Reagan’s secretary of education kept up the pressure,
urging Congress to close “legislative loopholes that invite unscrupulous schools to defraud the taxpayer and take advantage of vulnerable students” in 1988. Under current policies, Secretary Bennett complained, “The kids are left without an education and with no job, and the taxpayer ends up holding the bag for a kid who gets cheated.”
Continuing the work that had begun in the Reagan Administration, President George H.W. Bush’s finalized regulations cutting off aid to schools with very high default rates, which were mostly for-profit, and requiring disclosure of job placement rates for vocational programs. The next year
Secretary of Education Lauro Cavazos asked Congress to go further in cutting off high default schools. Lamar Alexander, after taking over as secretary, in 1991 proposed a separate accountability system for for-profit schools and vocational programs, in which states would assess performance on measures like completion and job placement rates, under parameters set by the federal government. And in signing the 1992 reauthorization of the Higher Education Act, President Bush emphasized the importance of provisions included in the bill that that would “ crack down on sham schools that have defrauded students and the American taxpayer in the past.” The law led hundreds of colleges, mostly for-profit trade schools, to lose access to federal aid.
It is a shared bipartisan goal to facilitate quality training that leads to good jobs.

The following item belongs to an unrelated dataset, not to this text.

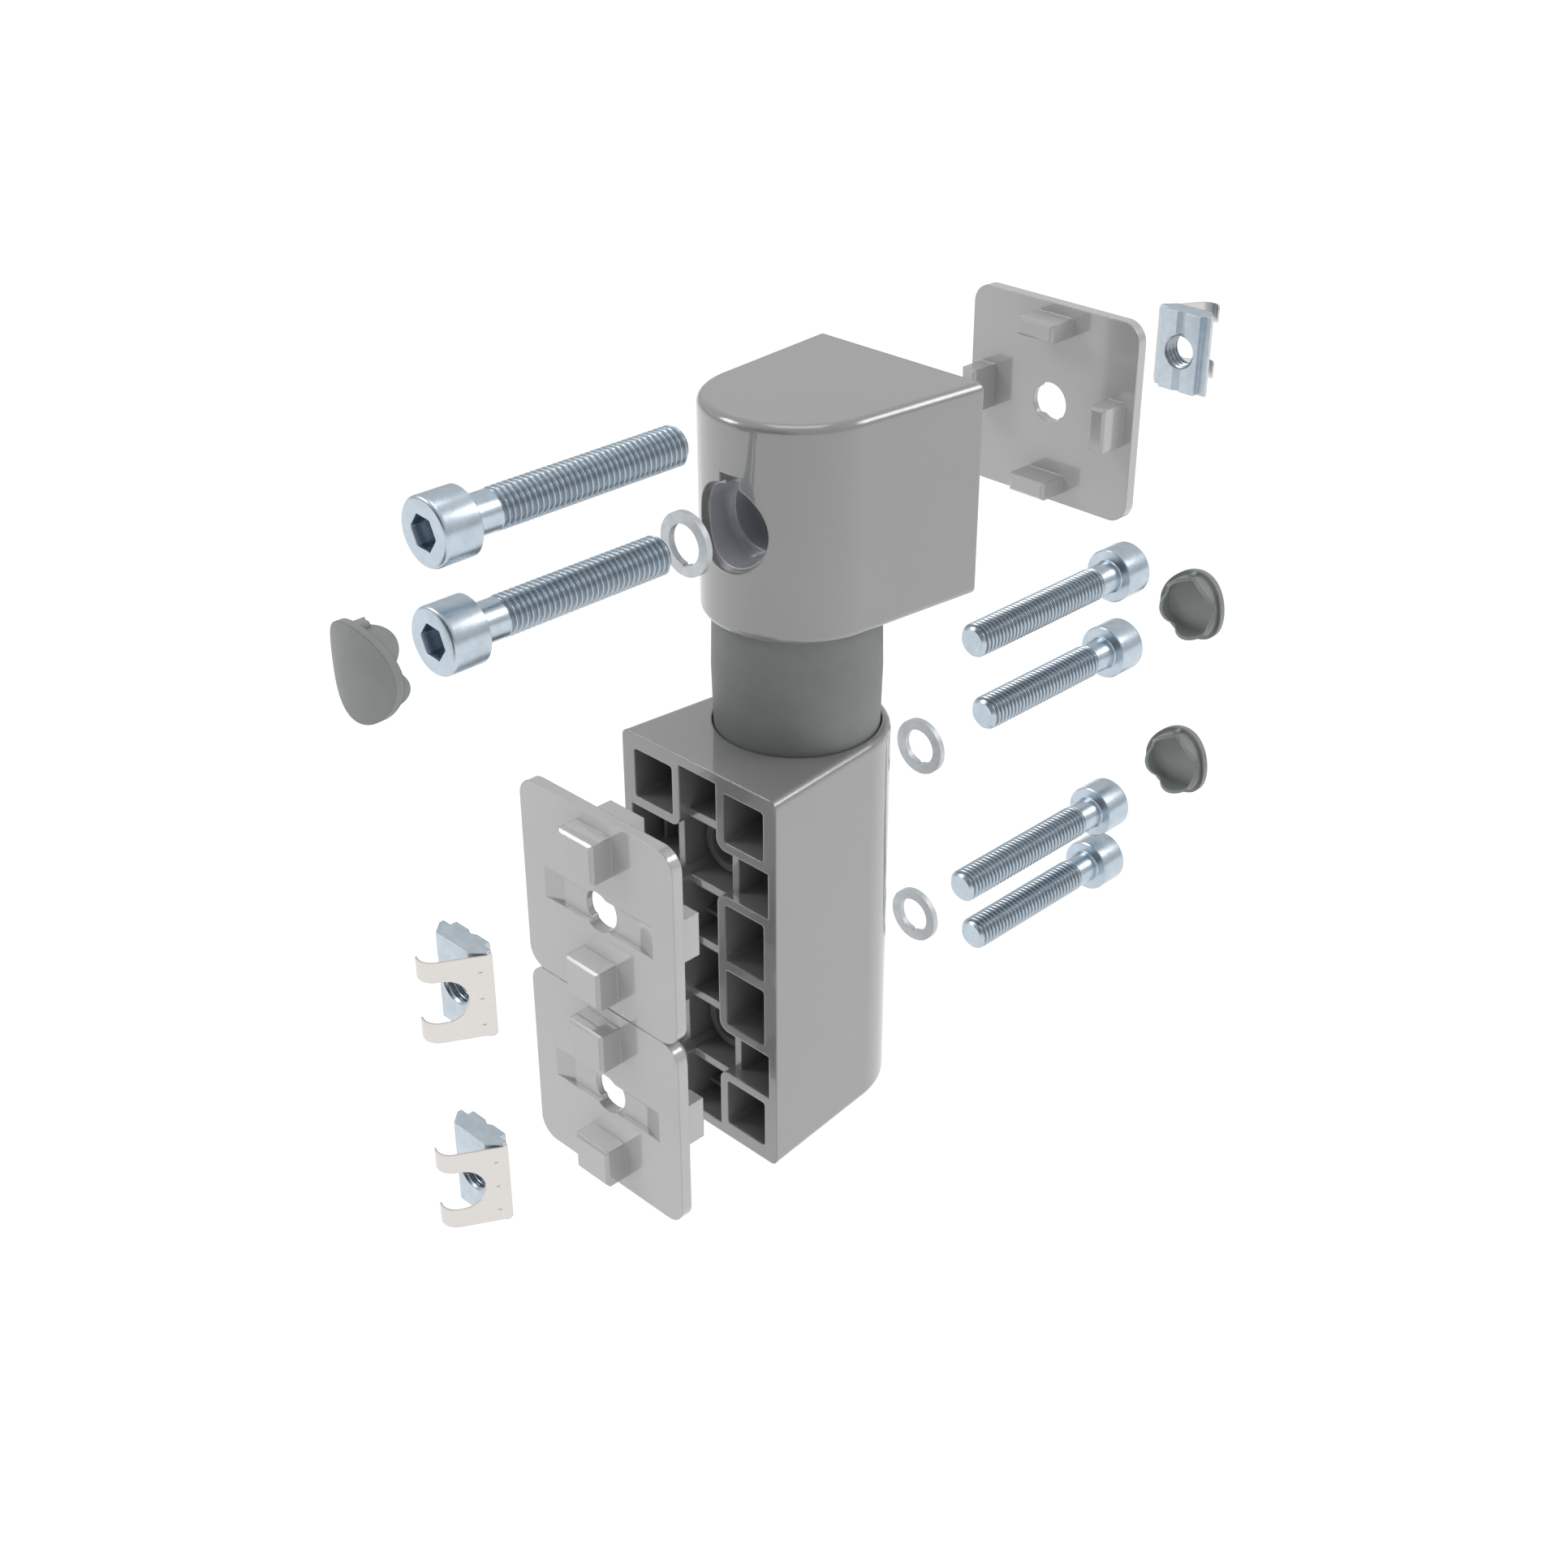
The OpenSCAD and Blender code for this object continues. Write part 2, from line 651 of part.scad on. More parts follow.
// Plate between a housing and the profile, in its fitted place
module plate() {
    plate_h = grid - plate_gap;
    key_mid = half - slot_key_edge - slot_key_len / 2;
    color(satin_grey) difference() {
        union() {
            translate([0, -face_offset, 0]) rotate([90, 0, 0]) linear_extrude(plate_t)
                rounded_rect([-half, -plate_h / 2], [half, plate_h / 2], plate_r);
            for (side = [-1, 1]) translate([0, plate_outer_y, side * key_mid])
                rotate([90, 0, 0]) bevelled_lug(key_slot_w, slot_key_len, slot_key_h);
            for (turn = [0:90:270]) rotate([0, turn, 0]) translate([0, -face_offset, lug_mid])
                rotate([-90, 0, 0]) bevelled_lug(inner_lug_len, inner_lug_t, inner_lug_h);
        }
        difference() {
            line_cylinder(hole_r, plate_outer_y - over, over - face_offset);
            for (turn = [-45, 135]) rotate([0, turn, 0])
                translate([hole_r + nub_r - nub_in, 0, 0])
                    line_cylinder(nub_r, plate_outer_y - 2 * over, 2 * over - face_offset);
        }
        translate([0, plate_outer_y, -trough_w / 2]) linear_extrude(trough_w) polygon([
            [-trough_len / 2, 0],
            [trough_ramp - trough_len / 2, trough_depth],
            [trough_len / 2 - trough_ramp, trough_depth],
            [trough_len / 2, 0],
            [trough_len / 2, -over],
            [-trough_len / 2, -over]
        ]);
    }
}

// Slot nut in its fitted place, with its neck towards the plate
module slot_nut() {
    waist_y = nut_face_y - neck_t;
    flank_y = waist_y - shoulder_t;
    back_y = nut_face_y - nut_t;
    color(zinc_blue) difference() {
        translate([0, 0, -nut_len / 2]) linear_extrude(nut_len) polygon([
            [-neck_w / 2, nut_face_y],
            [-groove_w / 2, nut_face_y],
            [0, nut_face_y - groove_depth],
            [groove_w / 2, nut_face_y],
            [neck_w / 2, nut_face_y],
            [neck_w / 2, waist_y],
            [shoulder_w / 2, waist_y],
            [shoulder_w / 2, flank_y],
            [back_w / 2, back_y],
            [-back_w / 2, back_y],
            [-shoulder_w / 2, flank_y],
            [-shoulder_w / 2, waist_y],
            [-neck_w / 2, waist_y]
        ]);
        line_cylinder(thread_r + nut_gap, back_y - over, nut_face_y + over);
    }
}

// Rolled end of the leaf, in plan, with its roll centre at the origin
module leaf_roll() {
    big = 2 * (roll_r + leaf_t);
    intersection() {
        difference() {
            circle(r = roll_r + leaf_t);
            circle(r = roll_r);
        }
        polygon([
            [0, 0],
            [big, 0],
            [big, -big],
            [big * cos(roll_angle), -big * sin(roll_angle)]
        ]);
    }
}

// Spring leaf on the shoulder of the slot nut: tab, flank and rolled end, with a notch
module nut_spring() {
    foot_y = nut_face_y - neck_t - shoulder_t;
    notch_mid = -notch_in - notch_w / 2;
    reach = 3 * roll_r;
    color(spring_white) translate([shoulder_w / 2, foot_y, 0]) {
        translate([0, 0, -leaf_h / 2]) linear_extrude(leaf_h) {
            square([leaf_t, shoulder_t]);
            polygon([[0, 0], [leaf_t, 0], leaf_t * [cos(flank_angle), -sin(flank_angle)]]);
        }
        rotate([0, 0, -flank_angle]) difference() {
            translate([0, 0, -leaf_h / 2]) linear_extrude(leaf_h) {
                translate([0, -flank_len]) square([leaf_t, flank_len]);
                translate([-roll_r, -flank_len]) leaf_roll();
            }
            translate([0, notch_mid, 0]) rotate([0, 90, 0])
                cylinder(d = notch_w, h = 4 * leaf_t, center = true);
            translate([-reach, notch_mid - reach, -notch_w / 2])
                cube([reach + 2 * leaf_t, reach, notch_w]);
        }
    }
}

// Washer under the screw head, in its fitted place, with a grip notch in its bore
module washer() {
    bore_r = thread_r + washer_gap;
    color(zinc_blue) difference() {
        line_cylinder(head_r, seat_y, head_seat_y);
        line_cylinder(bore_r, seat_y - over, head_seat_y + over);
        translate([-nub_r / 2, seat_y - over, -bore_r - nub_in])
            cube([nub_r, washer_t + 2 * over, bore_r]);
    }
}

// Cap screw in its fitted place, with its head towards the nose
module cap_screw(len) {
    top_y = head_seat_y + head_h;
    tip_y = head_seat_y - len;
    color(zinc_blue) difference() {
        union() {
            line_cylinder(thread_r, tip_y + tip_bevel, head_seat_y + over);
            translate([0, tip_y, 0]) rotate([-90, 0, 0])
                cylinder(r1 = thread_r - tip_bevel, r2 = thread_r, h = tip_bevel);
            translate([0, head_seat_y, 0]) rotate([-90, 0, 0]) rotate_extrude() {
                square([head_r, head_h - rim_r]);
                square([head_r - rim_r, head_h]);
                translate([head_r - rim_r, head_h - rim_r]) circle(r = rim_r);
            }
        }
        translate([0, top_y - socket_depth, 0]) rotate([-90, 0, 0])
            cylinder(d = socket_af / cos(30), h = socket_depth + over, $fn = 6);
    }
}

// Cap in its fitted place: a disc of the nose surface, a skirt with round lugs, and a pin
module cap() {
    reach = 2 * cap_r;
    inner_r = nose_r - cap_t;
    pin_z = cap_r - pin_in;
    color(cap_grey) {
        difference() {
            intersection() {
                line_cylinder(cap_r, 0, nose_r + over);
                translate([0, 0, -reach]) cylinder(r = nose_r, h = 2 * reach);
            }
            translate([0, 0, -reach - over]) cylinder(r = inner_r, h = 2 * (reach + over));
        }
        intersection() {
            difference() {
                line_cylinder(skirt_r, skirt_end_y, nose_r);
                line_cylinder(skirt_r - skirt_t, skirt_end_y - over, nose_r + over);
                difference() {
                    line_cylinder(skirt_r + over, skirt_end_y - over, skirt_end_y + skirt_step);
                    for (turn = [18:72:306]) rotate([0, turn, 0])
                        translate([0, skirt_end_y + lug_r, 0]) rotate([0, 90, 0])
                            cylinder(r = lug_r, h = 2 * skirt_r);
                }
            }
            translate([0, 0, -reach]) cylinder(r = inner_r + cap_t / 2, h = 2 * reach);
        }
        intersection() {
            translate([key_x, 0, pin_z]) line_cylinder(pin_r, inner_r - pin_len, inner_r + cap_t / 2);
            translate([0, 0, -reach]) cylinder(r = nose_r, h = 2 * reach);
        }
    }
}

module lower_top_plate() lower_line(top_line_z, -lower_plate_travel) plate();
module lower_bottom_plate() lower_line(bottom_line_z, -lower_plate_travel) plate();
module upper_plate() upper_line(-upper_plate_travel) plate();

module lower_top_slot_nut() lower_line(top_line_z, -lower_nut_out) slot_nut();
module lower_bottom_slot_nut() lower_line(bottom_line_z, -lower_nut_out) slot_nut();
module upper_slot_nut() upper_line(-upper_nut_out) slot_nut();

module lower_top_nut_spring() lower_line(top_line_z, -lower_nut_out) nut_spring();
module lower_bottom_nut_spring() lower_line(bottom_line_z, -lower_nut_out) nut_spring();
module upper_nut_spring() upper_line(-upper_nut_out) nut_spring();

module lower_top_washer() lower_line(top_line_z, lower_washer_travel) washer();
module lower_bottom_washer() lower_line(bottom_line_z, lower_washer_travel) washer();
module upper_washer() upper_line(upper_washer_travel) washer();

module lower_top_screw() lower_line(top_line_z, lower_screw_out) cap_screw(short_len);
module lower_bottom_screw() lower_line(bottom_line_z, lower_screw_out) cap_screw(long_len);
module upper_screw() upper_line(upper_screw_out) cap_screw(short_len);

module lower_top_spare_screw() lower_line(top_line_z + spare_rise, lower_screw_out) cap_screw(long_len);
module lower_bottom_spare_screw()
    lower_line(bottom_line_z - spare_drop, lower_screw_out) cap_screw(short_len);
module upper_spare_screw() translate([0, 0, spare_rise]) upper_line(upper_screw_out) cap_screw(long_len);

module lower_top_cap() lower_line(top_line_z, lower_cap_out) cap();
module lower_bottom_cap() lower_line(bottom_line_z, lower_cap_out) cap();
module upper_cap() upper_line(upper_cap_out) cap();

lower_housing();
upper_housing();
friction_sleeve();
spindle();
flange_screws();
spindle_bush();
lower_friction_disc();
upper_friction_disc();
lower_pressure_washer();
upper_pressure_washer();
disc_springs();
adjusting_nut();
lock_nut();
lower_top_plate();
lower_bottom_plate();
upper_plate();
lower_top_slot_nut();
lower_bottom_slot_nut();
upper_slot_nut();
lower_top_nut_spring();
lower_bottom_nut_spring();
upper_nut_spring();
lower_top_washer();
lower_bottom_washer();
upper_washer();
lower_top_screw();
lower_bottom_screw();
upper_screw();
lower_top_spare_screw();
lower_bottom_spare_screw();
upper_spare_screw();
lower_top_cap();
lower_bottom_cap();
upper_cap();
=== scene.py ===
"""Looks of the friction joint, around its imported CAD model.

Sizes are in millimetres where a name ends in _mm or _MM, and in metres elsewhere.
Angles in constants are in degrees.
"""
import json
import math

import bmesh
import bpy
from mathutils import Matrix, Vector

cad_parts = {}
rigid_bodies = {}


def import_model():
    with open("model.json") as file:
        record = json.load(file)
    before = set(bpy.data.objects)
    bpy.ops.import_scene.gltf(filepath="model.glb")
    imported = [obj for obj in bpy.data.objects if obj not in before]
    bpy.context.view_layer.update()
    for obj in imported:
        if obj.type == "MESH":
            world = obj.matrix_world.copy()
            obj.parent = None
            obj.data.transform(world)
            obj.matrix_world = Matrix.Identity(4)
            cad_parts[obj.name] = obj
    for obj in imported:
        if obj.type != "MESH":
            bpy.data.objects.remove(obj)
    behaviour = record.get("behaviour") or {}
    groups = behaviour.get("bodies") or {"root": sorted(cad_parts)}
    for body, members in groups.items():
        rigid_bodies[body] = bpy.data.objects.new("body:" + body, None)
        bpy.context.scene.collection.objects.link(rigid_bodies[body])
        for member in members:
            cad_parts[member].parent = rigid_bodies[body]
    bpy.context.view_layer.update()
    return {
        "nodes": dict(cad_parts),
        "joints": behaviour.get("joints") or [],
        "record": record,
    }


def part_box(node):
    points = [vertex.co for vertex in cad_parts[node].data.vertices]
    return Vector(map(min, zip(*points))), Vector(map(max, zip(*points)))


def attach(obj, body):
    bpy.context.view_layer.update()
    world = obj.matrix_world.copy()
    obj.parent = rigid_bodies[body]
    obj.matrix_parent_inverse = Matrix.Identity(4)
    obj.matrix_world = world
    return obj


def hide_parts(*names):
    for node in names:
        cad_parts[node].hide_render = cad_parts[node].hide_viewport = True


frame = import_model()

MM = 0.001
TAU = 2 * math.pi
LINES = ("lower_top", "lower_bottom", "upper")

# Camera, solved from the photograph: azimuth 0 looks along +Y
CAMERA_AZIMUTH = 44.898
CAMERA_ELEVATION = 29.827
CAMERA_ROLL = -0.051
CAMERA_PLACE_MM = (281.082, -285.913, 303.671)
CAMERA_LENS_MM = 50.065
CAMERA_SENSOR_MM = 36

# Housings: side of Y on which the flat face lies, and its distance from the hinge axis
FLAT_SIDE = {"lower_housing": -1.0, "upper_housing": 1.0}
FACE_MM = 28.65
# Radii that the shading gives to the outer edges and to the ribs between the pockets
OUTER_EDGE_MM = 0.6
POCKET_EDGE_MM = 0.5
# Pockets: half width over all, and the wall above and below them
POCKET_HALF_MM = 20.3
POCKET_WALL_MM = 1.6
# Depths behind the flat face over which the pockets darken with painted shade and lose their coat, over
# which the ribs' rims take the same painted shade, and at which the pockets end
PAINTED_SHADE_FADE_MM = (0.5, 3.5)
RIM_FADE_MM = (7, 8)
BACK_WALL_MM = (12.4, 12.8)
# How straight a face looks along Y where it counts as a rim
RIM_FACING = (0.6, 0.8)
# Radius of the screw seats, painted lighter as a painted light, and widths over which one finish gives
# way to the next
SEAT_R_MM = 8.6
SOFT_MM = 0.2
NOSE_FADE_MM = 2
# Greys of the coat, of the painted shade deep in the pockets, and of the painted light in the screw seats
HOUSING_GREY = (0.2, 0.2, 0.2)
POCKET_SHADE_GREY = (0.18, 0.18, 0.181)
SEAT_PAINTED_LIGHT_GREY = (0.41, 0.425, 0.465)
# Painted shade on zinc plating: its tone in a recess, against the open plating, and how much of it a
# socket has
PAINTED_SHADE_TONE = 0.43
SOCKET_PAINTED_SHADE = 0.2

# Thread of the screws and slot nuts; the rise gives the shares of a pitch at which the root ends, the
# crest starts, the crest ends and the root starts
PITCH_MM = 1.25
THREAD_R_MM = 4.0
ROOT_R_MM = 3.34
NUT_CREST_R_MM = 3.5
BORE_R_MM = 4.03
THREAD_COUNT = 40
THREAD_STEPS = 10
THREAD_END_SLOPE = 0.9
THREAD_RISE = (0.18, 0.44, 0.58, 0.84)
THREAD_WALL_MM = 0.015

# Socket head screw; the turn of its socket is seen on the upper line only
HEAD_R_MM = 6.5
HEAD_H_MM = 8.0
HEAD_RIM_MM = 0.75
HEAD_BEVEL_MM = 0.25
SOCKET_MM = 6.0
SOCKET_DEPTH_MM = 4.0
SOCKET_CONE_MM = 0.9
SOCKET_EDGE_MM = 0.15
SOCKET_FLARE = 1.02
HEAD_FACE_R_MM = 4.6
SHANK_R_MM = 3.85
SHANK_MM = 6.2
SHANK_END_MM = 0.4
# Fillet under the head: distance below it, and how much wider than the shank it is there
FILLET_MM = ((0.0, 0.25), (0.15, 0.08), (0.5, 0.0))
TIP_R_MM = 2.9
TIP_SLOPE = 1.1
SEAT_GAP_MM = 0.03
SCREW_COUNT = 96
RIM_STEP = 15
AXIS_R_MM = 0.02
HEX_TURN = {"upper_screw": -23.7, "upper_spare_screw": -24.8}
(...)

In the coming weeks, The Century Foundation will publish a series of essays and background papers about the history of scandals involving for-profit colleges, and how policy makers have responded. Some policies never got off the ground; some were enacted, but were quickly reversed. Others remain on the books and are helping to curb even worse abuses. It is a shared bipartisan goal to facilitate quality training that leads to good jobs. All of us, including the education secretary nominee, benefit from learning about the misbehavior and the accountability efforts of the past.